--- START MATERIAL ---

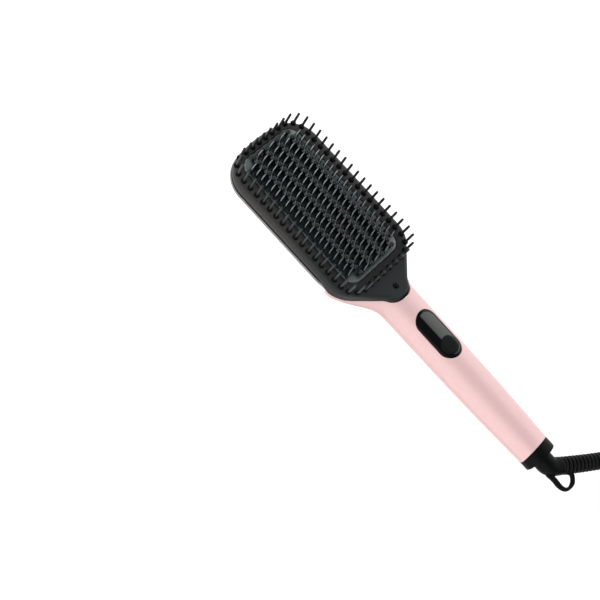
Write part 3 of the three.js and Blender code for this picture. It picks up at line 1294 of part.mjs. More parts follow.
add("swivel_elbow", swivelElbow(), BLACK);
add("strain_relief", strainRelief(), RUBBER);
add("cord", cordStart, RUBBER);
add("cord_coil", cordCoil(), RUBBER);
add("cord_tail", cordTail, RUBBER);
add("cord_tie", cordTie(), BLACK);
add("plug", plugBody(), BLACK);
add("plug_pin_1", plugPin(-1), STEEL);
add("plug_pin_2", plugPin(1), STEEL);
comb.position.x = -OWN_LENGTH / 2;

export default comb;
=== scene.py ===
"""A hair straightening comb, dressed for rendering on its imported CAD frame.

Lengths are millimetres from the tip of the head, as the comb is measured on a bench: x along the
comb, y across, z up from the table. metres() turns them into the frame's own coordinates.
"""
import json
from functools import partial

import bmesh
import bpy
import numpy as np
from mathutils import Matrix, Vector


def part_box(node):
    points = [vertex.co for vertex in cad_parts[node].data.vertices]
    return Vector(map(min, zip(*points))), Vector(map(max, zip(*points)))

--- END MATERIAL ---

- [EXERCISE DESCRIPTION] Every line of the data above should be reproduced word for word.

- [WRITTEN ANSWER]
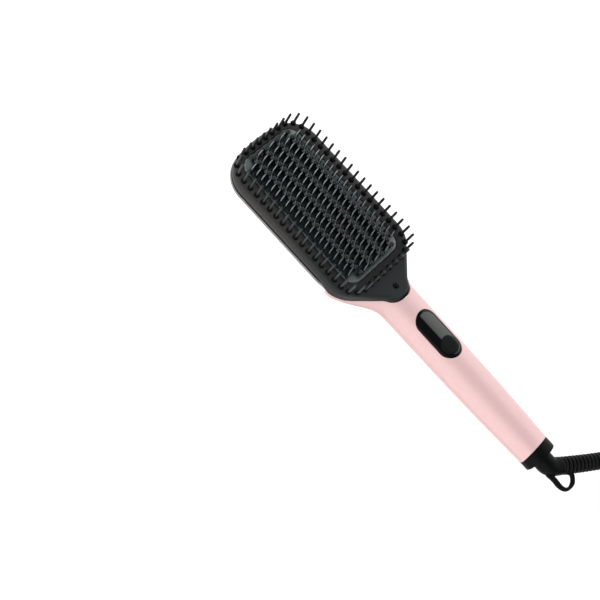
Write part 3 of the three.js and Blender code for this picture. It picks up at line 1294 of part.mjs. More parts follow.
add("swivel_elbow", swivelElbow(), BLACK);
add("strain_relief", strainRelief(), RUBBER);
add("cord", cordStart, RUBBER);
add("cord_coil", cordCoil(), RUBBER);
add("cord_tail", cordTail, RUBBER);
add("cord_tie", cordTie(), BLACK);
add("plug", plugBody(), BLACK);
add("plug_pin_1", plugPin(-1), STEEL);
add("plug_pin_2", plugPin(1), STEEL);
comb.position.x = -OWN_LENGTH / 2;

export default comb;
=== scene.py ===
"""A hair straightening comb, dressed for rendering on its imported CAD frame.

Lengths are millimetres from the tip of the head, as the comb is measured on a bench: x along the
comb, y across, z up from the table. metres() turns them into the frame's own coordinates.
"""
import json
from functools import partial

import bmesh
import bpy
import numpy as np
from mathutils import Matrix, Vector


def part_box(node):
    points = [vertex.co for vertex in cad_parts[node].data.vertices]
    return Vector(map(min, zip(*points))), Vector(map(max, zip(*points)))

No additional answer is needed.